What I have done thus far (and I can't tell if it will hurt/work or not..) is the following:

On my robots.txt file I have added:

Disallow: [example.com...]
Disallow: [example.com...]

on the htaccess I did nothing "yet" as I am not sure what to actually add?

And then I went and found all the pages that i had that we actually use for checkout process (i.e. with https) and made all the links from these pages with "absolute' urls pointing to http://www. )

Makes sense?

if you know of what I should/should not put in my robots.txt and in our htaccess file that would be great :-)

Thanks.

[edited by: Robert_Charlton at 8:39 pm (utc) on Mar. 23, 2009]
[edit reason] deactived link [/edit]

g1smd

12:25 pm on Mar 23, 2009 (gmt 0)

You can only put path parts in the robots.txt file. That is, do not include domain names.

The protocol and domain they apply to is implied from that which was requested in order to get that file.

You could have two robots.txt files robotshttp.txt and robotshttps.txt and set up an internal rewrite (using RewriteRule) so that the appropriate one is served depending on the protocol in the request. You'd need a RewriteCond to test for that.

[edited by: g1smd at 12:29 pm (utc) on Mar. 23, 2009]

KBTeachers

12:27 pm on Mar 23, 2009 (gmt 0)

So I guess the
Disallow: [example.com...]
Disallow: [example.com...]

will do nothing?

I have also done
Disallow: /securedfolder/

So that the checkout pages will not be indexed?

Does that make sense?

g1smd

3:41 pm on Mar 23, 2009 (gmt 0)

The folder rule is the only one that could possibly work, but it still doesn't solve the other issues.

dstiles

10:52 pm on Mar 23, 2009 (gmt 0)

I've used a few of approaches to preventing bots accessing with https and to keep http accesses out of payment sections as well (not all payment methods require high security - eg invoiced and some types of paypal).

1) the canonical tag - I built a function to ensure that all pages returned http in the tag, not https. It incidentally replaces /index.ext with / to remove the home page canonicalization problem. There are a lot of other things that can be added (selected querystrings etc) but that's the basis.

2) if the UA belongs to a robot, block all of the payment etc pages completely. My own test for UA is quite complex since it deals with blocked IPs, exploits etc but a simple one for known google/yahoo/msn UAs is a start.
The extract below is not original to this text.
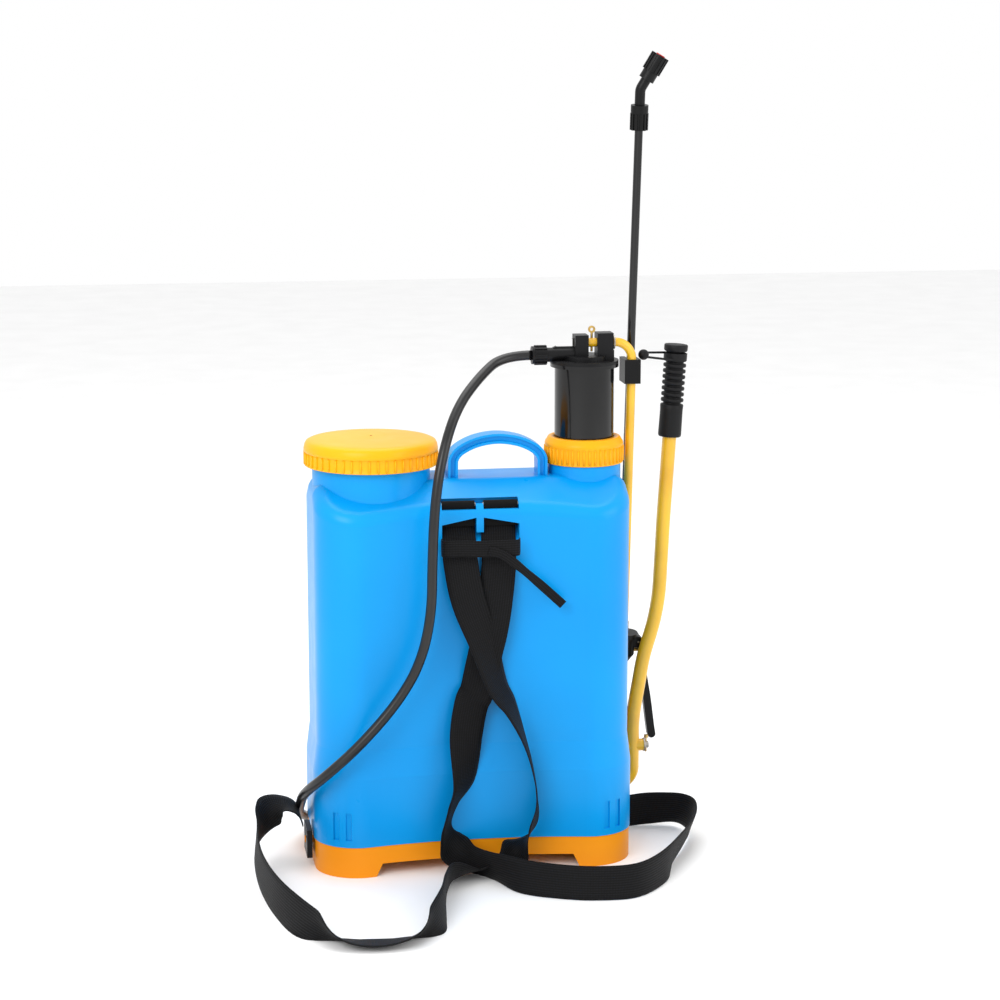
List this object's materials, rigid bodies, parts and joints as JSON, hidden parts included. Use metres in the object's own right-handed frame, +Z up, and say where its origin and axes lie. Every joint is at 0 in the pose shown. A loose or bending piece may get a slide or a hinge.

3) keep all payment and forms etc pages in separate folders and ban them in robots.txt.

4) add a robots tag of noindex,nofollow,noarchive to every page.

This should be a good start but remember that a few bad bots will always get through.

Key_Master

11:06 pm on Mar 23, 2009 (gmt 0)

In .htaccess:


RewriteCond %{SERVER_PORT} ^443$
RewriteRule ^robots\.txt$ robots_ssl.txt [L]

Create robots_ssl.txt:

User-agent: *
Disallow: /

dstiles

8:14 pm on Mar 24, 2009 (gmt 0)

Which, of course, is not available to all. Not least because 99.9% of web site owners have no idea how to use .htaccess even if a) it exists on the server and b) they're given access to it. The canonocal tag is available to all.

The only one in my list that absolutely requires technical knowledge is 2).

KBTeachers

2:58 pm on Mar 29, 2009 (gmt 0)

hey Key_Master, I have implemented your suggestion:
"In .htaccess:

RewriteCond %{SERVER_PORT} ^443$
RewriteRule ^robots\.txt$ robots_ssl.txt [L]

Create robots_ssl.txt:

User-agent: *
Disallow: / '

I will let you know if/when it works... Is there anyway for me to 'speed up" the proper re indexing?

THANKS

particleman

3:15 pm on Mar 29, 2009 (gmt 0)

Just to share my experience. I had this exact same issue, seems google crawled into our payment process which let them onto the entire https:// version of our site. Over the years over 1000 pages got indexed like that. We started with the robots.txt fix seeing pages change over very slowly, however, the canonical tag was really when we started to see pages change over much faster. We also blocked our payment pages in the robots file.

KBTeachers

3:23 pm on Mar 29, 2009 (gmt 0)

what is the canonical tag? I am not sure I understand where/what it is specifically....

g1smd

4:49 pm on Mar 29, 2009 (gmt 0)

Its a new tag that tells Google what the URL to be indexed for the page is, if it is different to the URL that Google used to access the page. The tag also works for Yahoo, Live, and Ask.

There are several threads about it here.

tedster

3:30 am on Mar 30, 2009 (gmt 0)

what is the canonical tag?

Check out the Hot Topics area [webmasterworld.com], which is always pinned to the top of this forum's index page. There's a good thread in there about the canonical tag from when it was introduced in February 2009.